* _The request_
Reproduce exactly the lines below, from the first through the one containing "cap_end_length = 14.5", and nothing more.

* _Dataset excerpt_
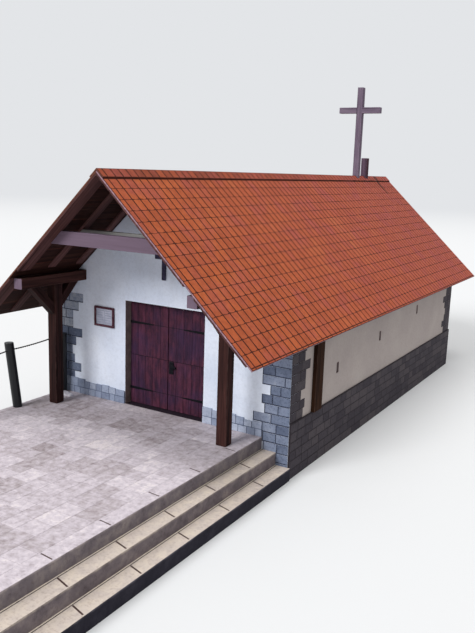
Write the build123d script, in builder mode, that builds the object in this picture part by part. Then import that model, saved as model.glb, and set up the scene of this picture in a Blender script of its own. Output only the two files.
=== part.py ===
from build123d import *
import math
import os

# Small chapel, a card scale model at 1:87, in millimetres.
# +Z is up and +Y runs from the porch to the back. Z = 0 is the ground at the side of the steps.
# The origin is under the middle of the whole model.

# Hall
hall_width = 72.6
hall_length = 131.0
wall_thickness = 3.0
floor_level = 9.0
floor_thickness = 2.0

# Roof
ridge_height = 68.6
eave_height = 31.7
eave_overhang = 3.2
front_overhang = 23.5
back_overhang = 21.0
roof_card = 0.4
cap_card = 0.3
cap_width = 2.35
cap_end_length = 14.5

# Raised terrace in front, in whole paving bays, with steps along its right side
bay_length = 14.0
bay_count = 6
step_count = 3
tread_depth = 3.8
step_outset = 0.7
terrace_inset = 3.6

# Doorway and its two leaves
door_centre = 0.7
door_width = 24.2
door_height = 27.3
door_recess = 2.0
leaf_thickness = 0.9
leaf_side_gap = 0.25
leaf_middle_gap = 0.2
leaf_foot_gap = 0.25
strap_height = 0.7
strap_thickness = 0.2
strap_share = 0.62
strap_low = 3.95
strap_high = 21.3
lock_width = 1.3
lock_height = 3.2
lock_level = 9.8
lock_inset = 0.35
lever_length = 1.8
lever_thickness = 0.35

# Slit windows in the side walls, each higher than the one before it
slit_distances = (26.1, 56.2, 89.9)
slit_width = 1.4
slit_height = 2.8
slit_level = 19.8
slit_rise = 2.87

# Stone plinth, a thin skin on the walls
plinth_height = 13.4
plinth_skin = 0.4

# Timber pilasters on the side walls
pilaster_distance = 11.1
pilaster_width = 4.2
pilaster_depth = 1.0

# Porch timbers. The purlins stand a little left of the middle, and each post a little outside its purlin.
purlin_spread = 49.8
purlin_shift = -0.85
purlin_width = 2.6
purlin_height = 2.6
purlin_setback = 1.4
post_outset = 0.7
post_size = 2.6
post_distance = 10.7
brace_width = 2.1
brace_thickness = 2.1
front_brace_run = 7.8
back_brace_run = 6.2
rafter_width = 2.5
front_rafter_width = 4.2
rafter_depth = 0.4
rafter_distances = (2.7, 12.3)
rear_rafter_count = 3
tie_level = 51.6
tie_height = 3.1
tie_thickness = 1.6
front_tie_distance = 18.4

# Fittings on the front wall
board_distance = 6.8
board_level = 28.6
board_width = 6.5
board_height = 5.2
board_border = 0.5
board_depth = 0.6
sheet_thickness = 0.2
wall_cross_level = 42.7
wall_cross_height = 8.8
wall_cross_span = 5.3
wall_cross_bar = 1.1
wall_cross_thickness = 0.5
wall_cross_arm_level = 5.6

# Cross and small post on the ridge
ridge_cross_setback = 11.1
ridge_cross_height = 32.6
ridge_cross_span = 15.8
ridge_cross_bar = 2.1
ridge_cross_arm_level = 24.5
ridge_post_setback = 3.0
ridge_post_size = 2.3
ridge_post_height = 6.6

# Fence on the terrace
fence_post_radius = 1.15
fence_post_height = 16.3
fence_post_inset = 1.3
fence_spacing = 16.0
fence_first_distance = 2.0
fence_leans = (0.0, 9.0, 3.0, 6.0, 1.5, 4.5)
rope_radius = 0.16
rope_level = 14.3
rope_first_level = 15.9
rope_sag = 0.25
rope_clearance = 0.05
rope_bend_share = 0.45

# Places worked out from the sizes above
terrace_length = bay_length * bay_count
overall_length = terrace_length + hall_length + back_overhang
terrace_front = -overall_length / 2
front_face = terrace_front + terrace_length
front_inner = front_face + wall_thickness
back_face = front_face + hall_length
back_inner = back_face - wall_thickness
half_width = hall_width / 2
inner_half = half_width - wall_thickness
roof_front = front_face - front_overhang
roof_back = back_face + back_overhang
roof_half = half_width + eave_overhang
slope = (ridge_height - eave_height) / roof_half
pitch = math.atan(slope)
step_height = floor_level / step_count
terrace_left = -half_width + terrace_inset
steps_outer = half_width + step_outset
terrace_right = steps_outer - tread_depth * (step_count - 1)
door_left = door_centre - door_width / 2
door_right = door_centre + door_width / 2
door_top = floor_level + door_height
roof_under = ridge_height - roof_card / math.cos(pitch)
rafter_under = roof_under - rafter_depth / math.cos(pitch)
post_front = front_face - post_distance
post_back = post_front + post_size

os.makedirs("parts", exist_ok=True)


def save(piece, label):
    piece.part.label = label
    export_step(piece.part, f"parts/{label}.step")


def block(x_low, x_high, y_low, y_high, z_low, z_high):
    """An upright box between the given faces, added to the part being built."""
    with Locations((x_low, y_low, z_low)):
        Box(
            x_high - x_low,
            y_high - y_low,
            z_high - z_low,
            align=(Align.MIN, Align.MIN, Align.MIN),
        )


def section(points, y_low, y_high):
    """A closed outline in X and Z, added to the part being built from y_low to y_high."""
    with BuildSketch(Plane.XZ.offset(-y_low)) as outline:
        with BuildLine():
            Polyline(*points, close=True)
        make_face()
    extrude(outline.sketch, amount=-(y_high - y_low))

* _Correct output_
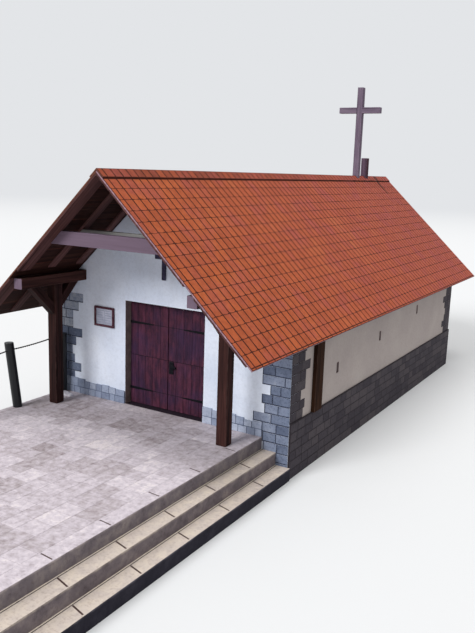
Write the build123d script, in builder mode, that builds the object in this picture part by part. Then import that model, saved as model.glb, and set up the scene of this picture in a Blender script of its own. Output only the two files.
=== part.py ===
from build123d import *
import math
import os

# Small chapel, a card scale model at 1:87, in millimetres.
# +Z is up and +Y runs from the porch to the back. Z = 0 is the ground at the side of the steps.
# The origin is under the middle of the whole model.

# Hall
hall_width = 72.6
hall_length = 131.0
wall_thickness = 3.0
floor_level = 9.0
floor_thickness = 2.0

# Roof
ridge_height = 68.6
eave_height = 31.7
eave_overhang = 3.2
front_overhang = 23.5
back_overhang = 21.0
roof_card = 0.4
cap_card = 0.3
cap_width = 2.35
cap_end_length = 14.5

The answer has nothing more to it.